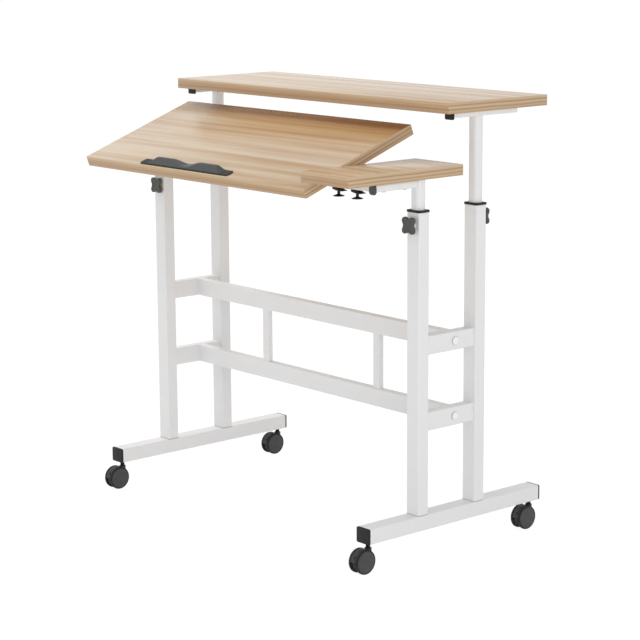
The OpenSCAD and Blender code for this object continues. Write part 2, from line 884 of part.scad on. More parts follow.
// A shelf arm: a flat tube with a rounded, closed rear end
module shelf_arm(side) {
  y0 = shelf_arm_y[0] + shelf_cap_t;
  y1 = shelf_arm_y[1];
  r = 8;
  color(white)
    translate([side*post_x, 0, shelf_arm_bottom])
      difference() {
        linear_extrude(shelf_arm_h) {
          translate([-shelf_arm_w/2, y0])
            square([shelf_arm_w, y1 - y0 - r]);
          translate([-shelf_arm_w/2 + r, y0])
            square([shelf_arm_w - 2*r, y1 - y0]);
          for (x = [-1, 1])
            translate([x*(shelf_arm_w/2 - r), y1 - r])
              circle(r);
        }
        translate([-shelf_arm_w/2 + tube_wall, y0 - 1, tube_wall])
          cube([shelf_arm_w - 2*tube_wall, y1 - y0 - r + 1, shelf_arm_h - 2*tube_wall]);
        for (y = shelf_screw_ys)
          translate([0, y, 0])
            screw_hole(-1, shelf_arm_h + 1);
      }
}

shelf_screw_ys = [shelf_arm_y[0] + shelf_cap_t + screw_end_len, shelf_arm_y[1] - screw_end_len];

// A cap on the front end of a shelf arm, with its plug; it hangs a little below the arm
module shelf_arm_caps() {
  color(black)
    for (side = [-1, 1])
      translate([side*post_x, shelf_arm_y[0], 0]) {
        translate([0, 0, shelf_under - shelf_cap_h/2])
          along_y(0, shelf_cap_t)
            round_rect(shelf_arm_w, shelf_cap_h, 3);
        translate([0, 0, shelf_under - shelf_arm_h/2])
          along_y(shelf_cap_t, shelf_cap_t + plug_len)
            square([shelf_arm_w - 2*tube_wall - 2*plug_gap, shelf_arm_h - 2*tube_wall - 2*plug_gap], center = true);
      }
}

module shelf_board() {
  color(oak)
    difference() {
      translate([-half_w, shelf_front_y, shelf_under])
        cube([shelf_w, shelf_d, board_t]);
      for (side = [-1, 1], y = shelf_screw_ys)
        translate([side*post_x, y, 0])
          screw_hole(shelf_under - 1, shelf_under + screw_bite + screw_play);
    }
}

module shelf_board_screws() {
  color(steel)
    for (side = [-1, 1], y = shelf_screw_ys)
      translate([side*post_x, y, shelf_arm_bottom])
        screw(shelf_arm_h, screw_bite);
}

foot_bar(1);  // right_foot_bar
foot_bar(-1);  // left_foot_bar
foot_end_caps();
post(1, true);  // front_right_post
post(1, false);  // rear_right_post
post(-1, true);  // front_left_post
post(-1, false);  // rear_left_post
post_collars();
side_rail(1, upper_rail_z);  // upper_right_side_rail
side_rail(1, lower_rail_z);  // lower_right_side_rail
side_rail(-1, upper_rail_z);  // upper_left_side_rail
side_rail(-1, lower_rail_z);  // lower_left_side_rail
cross_beam(upper_rail_z);  // upper_cross_beam
cross_beam(lower_rail_z);  // lower_cross_beam
beam_uprights();
frame_bolts();
clamp_nuts();
caster_stems();
caster_hood(1, true);  // front_right_caster_hood
caster_wheel(1, true, true);  // front_right_outer_wheel
caster_wheel(1, true, false);  // front_right_inner_wheel
caster_hood(1, false);  // rear_right_caster_hood
caster_wheel(1, false, true);  // rear_right_outer_wheel
caster_wheel(1, false, false);  // rear_right_inner_wheel
caster_hood(-1, true);  // front_left_caster_hood
caster_wheel(-1, true, true);  // front_left_outer_wheel
caster_wheel(-1, true, false);  // front_left_inner_wheel
caster_hood(-1, false);  // rear_left_caster_hood
caster_wheel(-1, false, true);  // rear_left_outer_wheel
caster_wheel(-1, false, false);  // rear_left_inner_wheel
knob(1, true);  // front_right_knob
stud(1, true);  // front_right_stud
knob(1, false);  // rear_right_knob
stud(1, false);  // rear_right_stud
knob(-1, true);  // front_left_knob
stud(-1, true);  // front_left_stud
knob(-1, false);  // rear_left_knob
stud(-1, false);  // rear_left_stud
inner_tube(1, front_post_y, desk_under);  // right_desk_tube
inner_tube(-1, front_post_y, desk_under);  // left_desk_tube
desk_arm(1, right_arm_front);  // right_desk_arm
desk_arm(-1, left_arm_front);  // left_desk_arm
desk_arm_caps();
tilt_pivot_tube();
side_board_bars();
side_board();
side_board_screws();
hanging_pegs();
tilt_board();
stopper_lip();
tilt_brackets();
tilt_bracket_screws();
inner_tube(1, rear_post_y, shelf_arm_bottom);  // right_shelf_tube
inner_tube(-1, rear_post_y, shelf_arm_bottom);  // left_shelf_tube
shelf_arm(1);  // right_shelf_arm
shelf_arm(-1);  // left_shelf_arm
shelf_arm_caps();
shelf_board();
shelf_board_screws();
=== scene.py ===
import math

import bmesh
import bpy
from mathutils import Matrix, Vector


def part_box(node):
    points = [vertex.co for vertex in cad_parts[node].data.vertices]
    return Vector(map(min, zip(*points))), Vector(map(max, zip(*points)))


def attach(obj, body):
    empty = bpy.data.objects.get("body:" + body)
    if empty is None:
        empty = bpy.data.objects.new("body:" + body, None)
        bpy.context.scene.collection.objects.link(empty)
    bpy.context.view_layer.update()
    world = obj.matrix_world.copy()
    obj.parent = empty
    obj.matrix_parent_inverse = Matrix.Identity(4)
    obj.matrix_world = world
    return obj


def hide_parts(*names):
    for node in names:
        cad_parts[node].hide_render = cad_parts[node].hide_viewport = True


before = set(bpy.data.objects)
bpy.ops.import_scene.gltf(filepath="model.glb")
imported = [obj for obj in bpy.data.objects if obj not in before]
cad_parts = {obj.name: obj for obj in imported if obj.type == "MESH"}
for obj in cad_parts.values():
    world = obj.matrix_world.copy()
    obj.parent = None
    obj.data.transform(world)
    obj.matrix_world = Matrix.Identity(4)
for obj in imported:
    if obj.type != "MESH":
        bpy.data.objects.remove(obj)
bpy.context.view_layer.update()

# The camera looks at the desk from the right of its front and a little above it, through a long lens.
# Its place, turn and focal length come from the vanishing lines of the posts, beams and boards.
camera_place = Vector((3.0297, -2.5831, 1.1730))
yaw, pitch, roll = math.radians(49.21), math.radians(-11.21), math.radians(-0.36)
ahead = Vector((-math.sin(yaw) * math.cos(pitch), math.cos(yaw) * math.cos(pitch), math.sin(pitch)))
level_right = Vector((math.cos(yaw), math.sin(yaw), 0))
level_up = level_right.cross(ahead)
right = level_right * math.cos(roll) + level_up * math.sin(roll)
up = level_up * math.cos(roll) - level_right * math.sin(roll)
camera = bpy.data.objects.new("camera", bpy.data.cameras.new("camera"))
camera.data.lens = 115.9
camera.data.sensor_width = 36
camera.matrix_world = Matrix.Translation(camera_place) @ Matrix((right, up, -ahead)).transposed().to_4x4()
bpy.context.collection.objects.link(camera)
bpy.context.scene.camera = camera
bpy.context.scene.view_settings.view_transform = "Standard"


# The floor is plain white paper, so wide that its edge is never seen, and it keeps the desk's soft shadow.
# The camera and the gloss on the object see it almost white; what lights the object is its diffuse part.
def linear(code):
    """An sRGB hex colour as linear red, green, blue and alpha."""
    parts = [int(code[i:i + 2], 16) / 255 for i in (0, 2, 4)]
    return [p / 12.92 if p <= 0.04045 else ((p + 0.055) / 1.055) ** 2.4 for p in parts] + [1.0]


def add(owner, kind, settings=None, **inputs):
    """Adds a node to a material or the world. Inputs go by socket name or, as _0, by number.
    Each is a value, a socket to link, or a node whose first output is linked."""
    made = owner.node_tree.nodes.new(kind)
    for name, value in (settings or {}).items():
        setattr(made, name, value)
    for name, value in inputs.items():
        socket = made.inputs[int(name[1:]) if name[0] == "_" else name.replace("_", " ")]
        if isinstance(value, bpy.types.Node):
            value = value.outputs[0]
        if isinstance(value, bpy.types.NodeSocket):
            owner.node_tree.links.new(value, socket)
        else:
            socket.default_value = value
    return made


def empty_material(name):
    """A node material with nothing in it yet."""
    material = bpy.data.materials.new(name)
    material.use_nodes = True
    material.node_tree.nodes.clear()
    return material


def directly_seen(owner):
    """1 for rays that show a surface, by sight, gloss or glass, and 0 for those that carry its light."""
    rays = add(owner, "ShaderNodeLightPath")
    seen = add(owner, "ShaderNodeMath", {"operation": "MAXIMUM"},
               _0=rays.outputs["Is Camera Ray"], _1=rays.outputs["Is Glossy Ray"])
    return add(owner, "ShaderNodeMath", {"operation": "MAXIMUM"},
               _0=seen, _1=rays.outputs["Is Transmission Ray"])


colour = {"data_type": "RGBA"}
paper = empty_material("white_paper_floor")
glow_share = add(paper, "ShaderNodeMath", {"operation": "MULTIPLY"}, _0=directly_seen(paper), _1=0.86)
mottle = add(paper, "ShaderNodeTexNoise", Scale=3.0, Detail=2.0)
tone = add(paper, "ShaderNodeMix", colour, _0=mottle, _6=linear("F4F4F4"), _7=linear("F7F7F7"))
matt = add(paper, "ShaderNodeBsdfDiffuse", Color=tone.outputs[2])
glow = add(paper, "ShaderNodeEmission", Color=linear("FFFFFF"), Strength=1.085)
both = add(paper, "ShaderNodeMixShader", _0=glow_share, _1=matt, _2=glow)
add(paper, "ShaderNodeOutputMaterial", Surface=both)

bpy.ops.object.select_all(action="DESELECT")
bpy.ops.mesh.primitive_circle_add(vertices=64, radius=30, fill_type="NGON", location=(0, 0, 0))
floor = bpy.context.object
floor.name = "floor"
floor.data.materials.append(paper)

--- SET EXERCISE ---
Write the lines again exactly, beginning at the line that has "side_board_screws();" and stopping after the line that has "points = [vertex.co"; include no other lines.

--- RESPONSE TO THIS EXERCISE ---
side_board_screws();
hanging_pegs();
tilt_board();
stopper_lip();
tilt_brackets();
tilt_bracket_screws();
inner_tube(1, rear_post_y, shelf_arm_bottom);  // right_shelf_tube
inner_tube(-1, rear_post_y, shelf_arm_bottom);  // left_shelf_tube
shelf_arm(1);  // right_shelf_arm
shelf_arm(-1);  // left_shelf_arm
shelf_arm_caps();
shelf_board();
shelf_board_screws();
=== scene.py ===
import math

import bmesh
import bpy
from mathutils import Matrix, Vector


def part_box(node):
    points = [vertex.co for vertex in cad_parts[node].data.vertices]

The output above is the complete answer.